• Written request:
Set down the listing below verbatim, but only from its first line through the line containing "obj.matrix_world = world".

• Information provided:

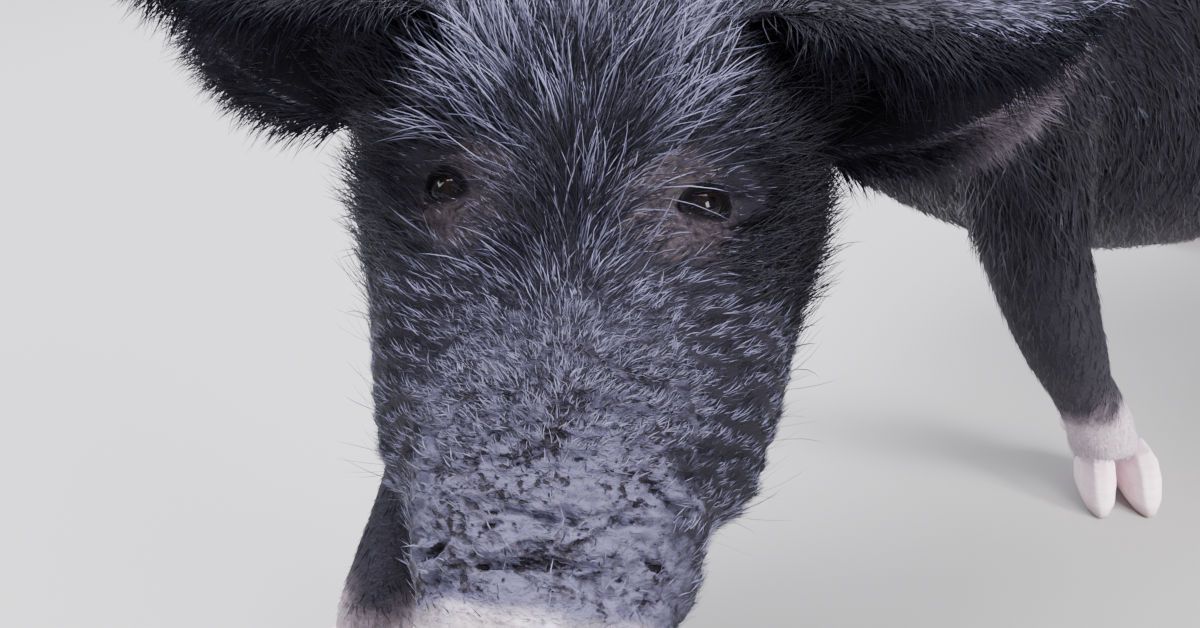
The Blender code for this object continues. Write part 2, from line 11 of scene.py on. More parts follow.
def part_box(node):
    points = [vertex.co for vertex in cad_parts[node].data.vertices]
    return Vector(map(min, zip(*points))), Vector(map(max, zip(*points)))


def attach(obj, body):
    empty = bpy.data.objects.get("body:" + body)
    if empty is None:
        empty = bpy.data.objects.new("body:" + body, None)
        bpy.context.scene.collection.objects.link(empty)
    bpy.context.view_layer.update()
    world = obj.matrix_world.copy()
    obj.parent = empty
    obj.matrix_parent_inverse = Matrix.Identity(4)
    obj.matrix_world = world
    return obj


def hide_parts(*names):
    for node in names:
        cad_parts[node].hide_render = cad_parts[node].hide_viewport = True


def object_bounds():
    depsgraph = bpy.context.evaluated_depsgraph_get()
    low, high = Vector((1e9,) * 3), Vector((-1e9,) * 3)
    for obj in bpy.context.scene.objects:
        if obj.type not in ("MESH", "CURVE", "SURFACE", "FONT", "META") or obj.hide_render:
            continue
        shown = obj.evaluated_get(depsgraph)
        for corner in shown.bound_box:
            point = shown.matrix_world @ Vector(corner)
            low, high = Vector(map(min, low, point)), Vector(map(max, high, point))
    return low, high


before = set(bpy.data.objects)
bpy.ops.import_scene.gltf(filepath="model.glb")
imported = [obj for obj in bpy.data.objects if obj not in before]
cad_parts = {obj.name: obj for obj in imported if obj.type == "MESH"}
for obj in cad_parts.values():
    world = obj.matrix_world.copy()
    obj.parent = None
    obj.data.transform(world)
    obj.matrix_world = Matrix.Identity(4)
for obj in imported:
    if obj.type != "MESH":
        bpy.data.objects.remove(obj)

• Exercise response:
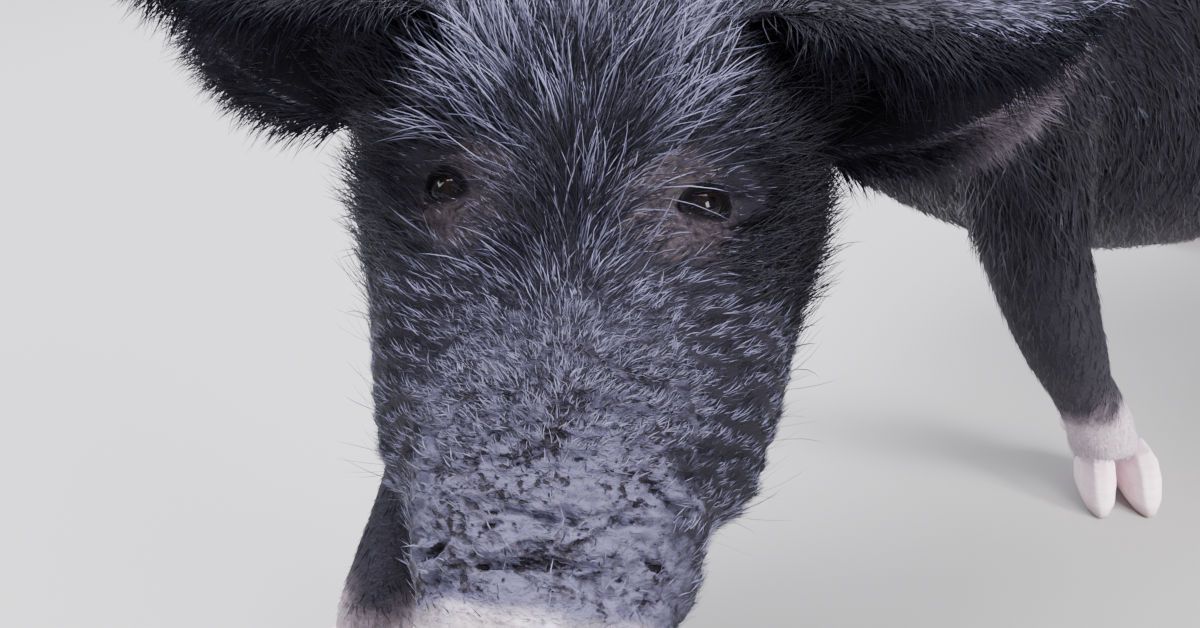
The Blender code for this object continues. Write part 2, from line 11 of scene.py on. More parts follow.
def part_box(node):
    points = [vertex.co for vertex in cad_parts[node].data.vertices]
    return Vector(map(min, zip(*points))), Vector(map(max, zip(*points)))


def attach(obj, body):
    empty = bpy.data.objects.get("body:" + body)
    if empty is None:
        empty = bpy.data.objects.new("body:" + body, None)
        bpy.context.scene.collection.objects.link(empty)
    bpy.context.view_layer.update()
    world = obj.matrix_world.copy()
    obj.parent = empty
    obj.matrix_parent_inverse = Matrix.Identity(4)
    obj.matrix_world = world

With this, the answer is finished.